Being a step-parent involves its own balance, and even with 20+ years of parenting experience already, it's a new game in a lot of ways. While starting out fresh with a brand-new baby is intimidating, so is arriving partway through in the lives of children who have been shaped without your influence (and doing pretty well before you came along, frankly). The fact that I have been a mom for so long makes me tread lighter in some respects, I think, since I try to be very conscious of not stepping on the kids' mother's toes. At the same time, it's important for my stepchildren - who are very smart, funny, and caring people - to learn to respect me, and hear my voice in our home as equal to their father's.
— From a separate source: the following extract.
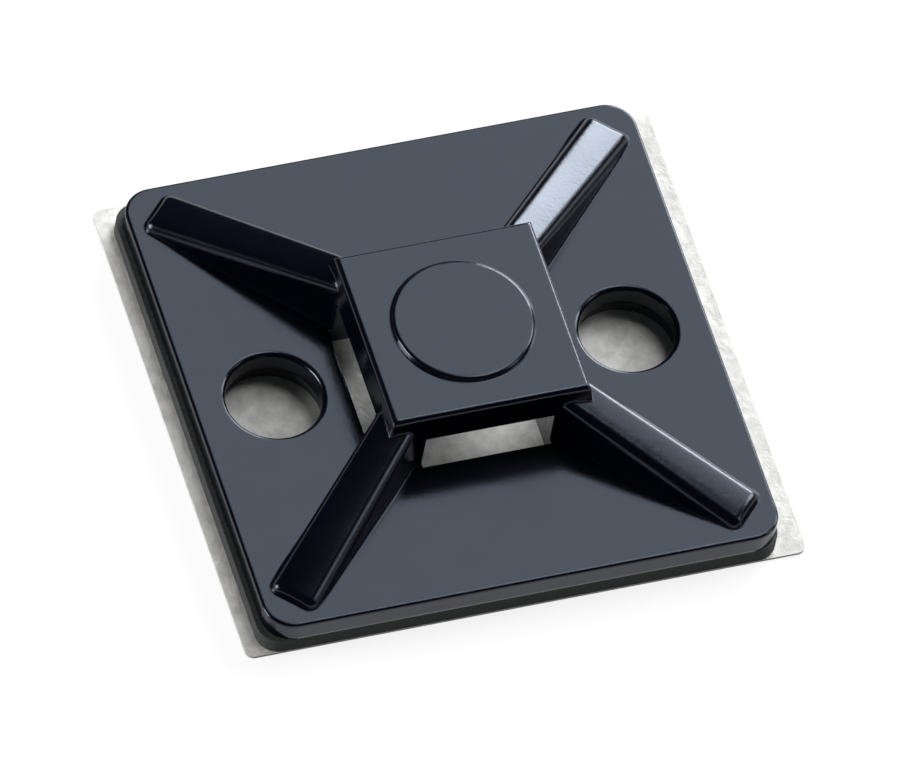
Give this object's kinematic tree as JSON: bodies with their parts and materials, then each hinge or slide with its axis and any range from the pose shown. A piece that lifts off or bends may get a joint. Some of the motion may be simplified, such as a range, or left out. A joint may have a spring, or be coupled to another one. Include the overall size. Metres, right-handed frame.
{
  "type": "cable tie mount",
  "caption": "Square adhesive base for a cable tie: a raised saddle on four sloping legs, open on every side, with screw holes beside it.",
  "frame": {"origin": "centre of the square base plate, on the underside of the release liner", "axes": "+Z out of the surface it is stuck to, +X along the line through the two screw holes"},
  "size_m": [0.0304, 0.0286, 0.0065],
  "materials": {
    "nylon": "satin",
    "foam": "closed-cell foam",
    "liner": "silicone-coated paper"
  },
  "bodies": {
    "root": {"mount_body": "nylon", "foam_pad": "foam", "release_liner": "liner"}
  },
  "joints": []
}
With shared custody, there is frequent negotiation of arrangements, and while that occurs directly between the natural parents in our family, it does affect me too and my husband gets my input (whether or not he asks - but I should say he nearly always does).
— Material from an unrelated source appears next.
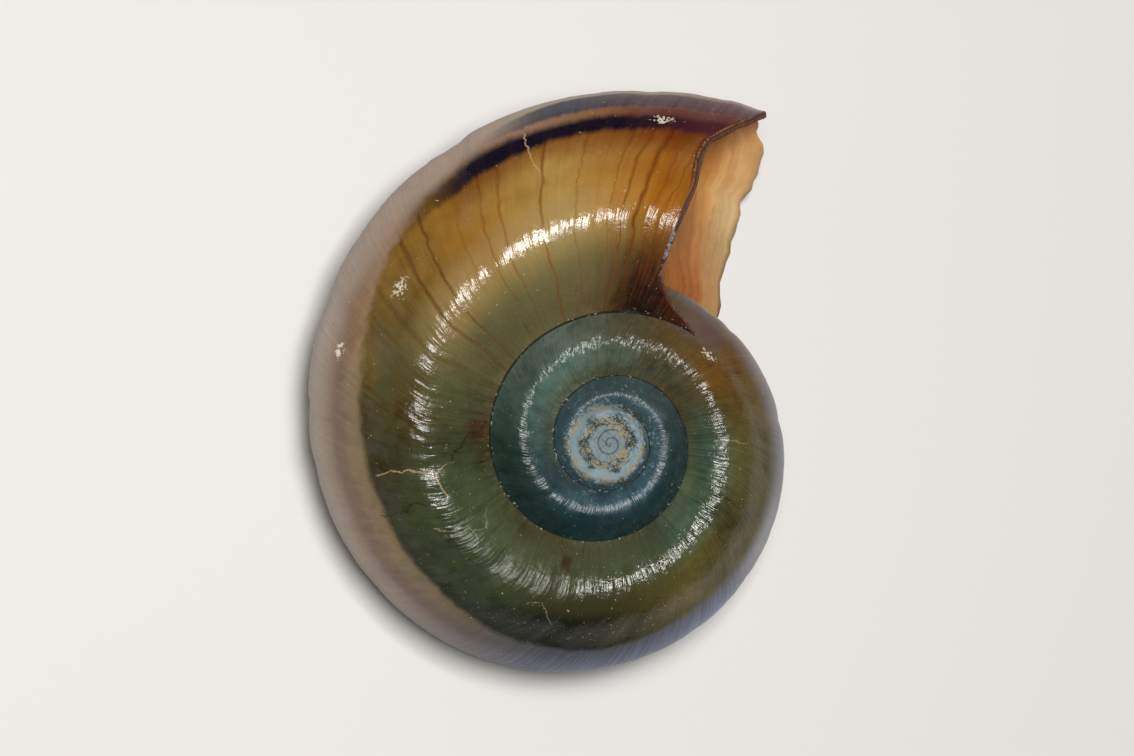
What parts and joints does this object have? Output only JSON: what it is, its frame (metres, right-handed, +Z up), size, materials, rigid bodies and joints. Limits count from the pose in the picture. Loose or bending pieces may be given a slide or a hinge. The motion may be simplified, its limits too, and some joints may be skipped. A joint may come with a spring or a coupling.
{
  "type": "ramshorn snail shell",
  "caption": "Empty coiled snail shell, low and nearly flat on its spire side, with a deep pit in its base and a wide slanting mouth with a thin chipped lip.",
  "frame": {"origin": "on the surface that the shell lies on, under the middle of its bounding box", "axes": "+Z up, the way the spire side faces; +Y along the shell's length; the mouth opens towards +X at the +Y end"},
  "size_m": [0.0382, 0.0458, 0.0206],
  "materials": {
    "shell": "satin"
  },
  "bodies": {
    "root": {"shell": "shell"}
  },
  "joints": []
}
I think it matters for both kids, individually as well as together, to have time with just their dad, so I'll sometimes opt out of participating in activities with them (it helps that I'm not much of a GameCube fan). However, my husband and I also want to give them a good sense of family, which is fostered by the things we all do together. I'm re-assessing boundaries all the time, and I think one of my most important roles is as sounding board and support system for my husband, who was always a pretty involved father but is even more so now. There hasn't been an assumption that I'd do certain things just because I'm "the mom" - if anything, it often goes the other way since he's the "official" parent. Especially lately, as my outside work has wanted more from me and I've been putting in some long days, it's helped to know that things on the home front can get done without me. I wouldn't say it's enough to erase the guilt totally, but it does decrease it. My new family seems to be handling things pretty well so far - we're lucky, but I know how much it matters, and that makes this balancing act especially important.
Full-time work, part-time kids...it sounds like everything has its own nice little box, but we all know it's a lot more fluid than that, which is why we struggle with balance in the first place.